Пытался выступить все еще до конца не поверивший в наше крушение Юзовский — прекрасный оратор и полемист. Но Суров и Первенцев не давали ему говорить, прерывали его, потешались над ним. Первенцев поднялся от стола президиума, простер руку, так что голова низкорослого Юзовского как бы нырнула под мышку Первенцева, и сказал, что вы, мол, воображаете себя гигантом, а вот вы какой ничтожный пигмей, карлик! Что же, аргумент и в духе времени и вполне во вкусе Первенцева… [40]

40

В зале было несколько престарелых еврейских писателей-ортодоксов, зачем-то сбегающихся на подобные аутодафе. Один из них, глуховатый, не расслышал реплики Первенцева и спросил у соседа: «Вус от эр гезагт?» («Что он сказал?») — «Эр полимизирт мит Юзовски», — услышал он деловитый, горделивый даже, ответ. («Он полемизирует с Юзовским».)

Было у Софронова и Сурова твердое намерение вытащить в ЦДЛ меня, затруднить тем самым задачу ненавистному им, несмотря ни на что, Симонову. На руках у Сурова мое письмо Д. Т. Шепилову, с резкостями в адрес Фадеева, я наверняка заупрямлюсь, и не трудно будет выгнать меня из Союза писателей, лишить единственного «вида на жительство». Мне настойчиво звонил член парткома Иван Иванович Чичеров — покладистый человек, проведший жизнь, как это водилось в РАППе, в ораторстве, в выработке «платформ», программ, резолюций и поправок к ним. Накануне собрания он звонил мне трижды, все настойчивее требуя меня в писательский клуб, и не мог понять, как это я не приду, не «воспользуюсь трибуной», не выступлю «перед товарищами», не признаю ошибок: своим упрямством я посягал на разумное устройство мира, на порядок жизни, на ее высшую гармонию.
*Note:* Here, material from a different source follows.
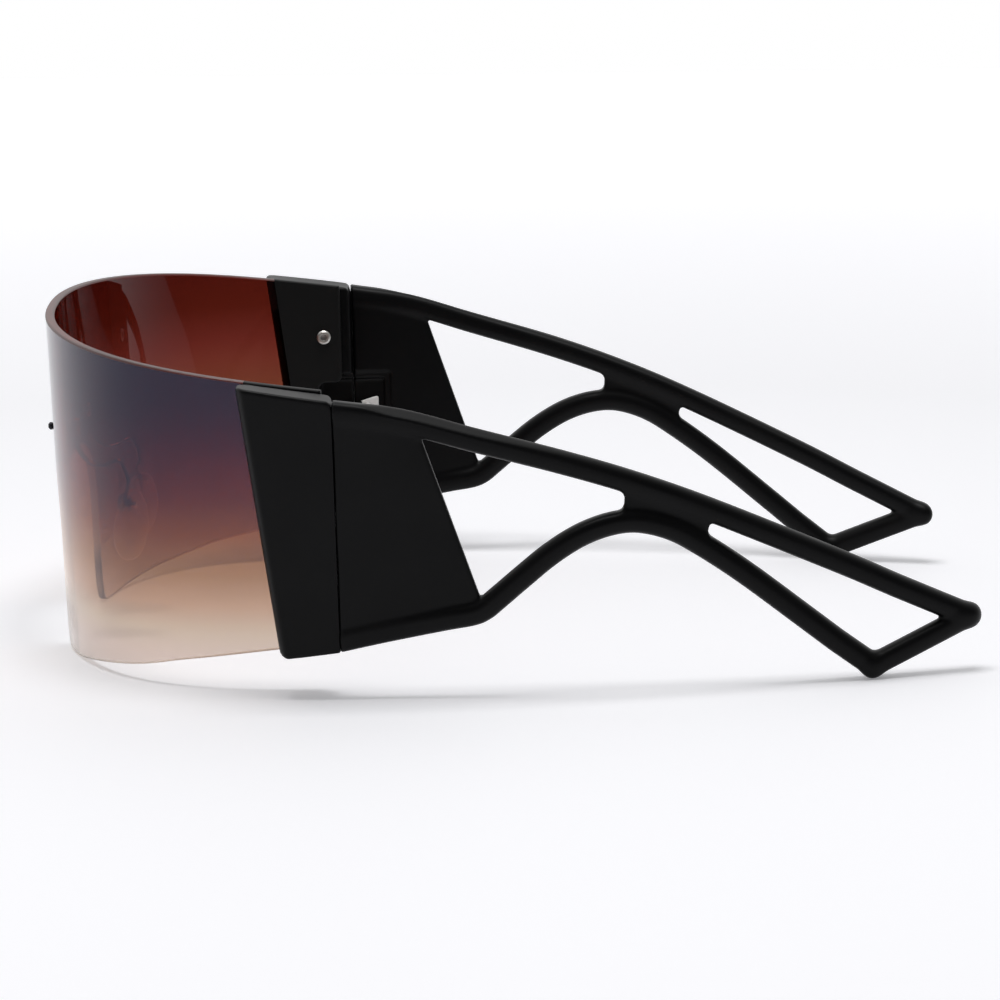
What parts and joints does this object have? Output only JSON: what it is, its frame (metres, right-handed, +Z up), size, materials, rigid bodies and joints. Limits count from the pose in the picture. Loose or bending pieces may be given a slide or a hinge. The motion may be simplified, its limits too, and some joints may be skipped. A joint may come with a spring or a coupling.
{
  "type": "sunglasses",
  "caption": "Wrap-around shield sunglasses with a tinted curved lens, folding open-work temples and clear nose pads on wire arms.",
  "frame": {"origin": "on the table, below the middle of the part's bounding box, temples open", "axes": "+Z up, +X to the wearer's left, -Y is the way the wearer looks"},
  "size_m": [0.1472, 0.1788, 0.0642],
  "materials": {
    "black_nylon": "satin moulded",
    "lens_tint": "polished, graded tint",
    "nickel": "nickel plated",
    "dark_steel": "blackened",
    "clear_silicone": "clear, soft",
    "clear_nylon": "clear"
  },
  "bodies": {
    "front": {"shield_lens": "lens_tint", "left_end_piece": "black_nylon", "right_end_piece": "black_nylon", "left_hinge_front_leaf": "nickel", "right_hinge_front_leaf": "nickel", "left_hinge_screw": "nickel", "right_hinge_screw": "nickel", "left_upper_lens_screw": "nickel", "right_upper_lens_screw": "nickel", "left_lower_lens_screw": "nickel", "right_lower_lens_screw": "nickel", "left_arm_screw": "dark_steel", "right_arm_screw": "dark_steel", "left_arm_washer": "clear_nylon", "right_arm_washer": "clear_nylon", "left_arm_nut": "nickel", "right_arm_nut": "nickel", "left_nose_pad_arm": "nickel", "right_nose_pad_arm": "nickel", "left_nose_pad_screw": "nickel", "right_nose_pad_screw": "nickel"},
    "left_temple": {"left_temple": "black_nylon", "left_hinge_rear_leaf": "nickel"},
    "left_nose_pad": {"left_nose_pad": "clear_silicone", "left_nose_pad_core": "clear_nylon"},
    "right_temple": {"right_temple": "black_nylon", "right_hinge_rear_leaf": "nickel"},
    "right_nose_pad": {"right_nose_pad": "clear_silicone", "right_nose_pad_core": "clear_nylon"}
  },
  "joints": [
    {"name": "left_temple_fold", "type": "hinge", "parent": "front", "child": "left_temple", "pos_m": [0.06606, -0.03143, 0.0292], "axis": [0.0871, -0.0186, 0.996], "range_deg": [0, 76]},
    {"name": "right_temple_fold", "type": "hinge", "parent": "front", "child": "right_temple", "pos_m": [-0.06606, -0.03143, 0.0292], "axis": [0.0871, 0.0186, -0.996], "range_deg": [0, 94]},
    {"name": "left_nose_pad_rock", "type": "hinge", "parent": "front", "child": "left_nose_pad", "pos_m": [0.0115, -0.07425, 0.0266], "axis": [0.4226, 0.9063, 0], "range_deg": [-10, 10]},
    {"name": "right_nose_pad_rock", "type": "hinge", "parent": "front", "child": "right_nose_pad", "pos_m": [-0.0115, -0.07425, 0.0266], "axis": [-0.4226, 0.9063, 0], "range_deg": [-10, 10]}
  ]
}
В его простодушных настояниях чудилось мне и что-то вынужденное, будто он в комнате не один, его разговор со мной слушают. Чичерова выбрали для этой роли с умом: мягкий, суетный, нейтральный человек, без палаческих замашек, считавшийся моим другом, как, впрочем, и сотен других людей, еще более далеких от него, чем я. Всеобщий друг…

— Здравствуй, Саша! Завтра собрание, докладывает Костя, тебя ждут. (Почти идиллия, небольшое домашнее торжество!) Почему молчишь? Это Ваня Чичеров. Мы тебя ждем.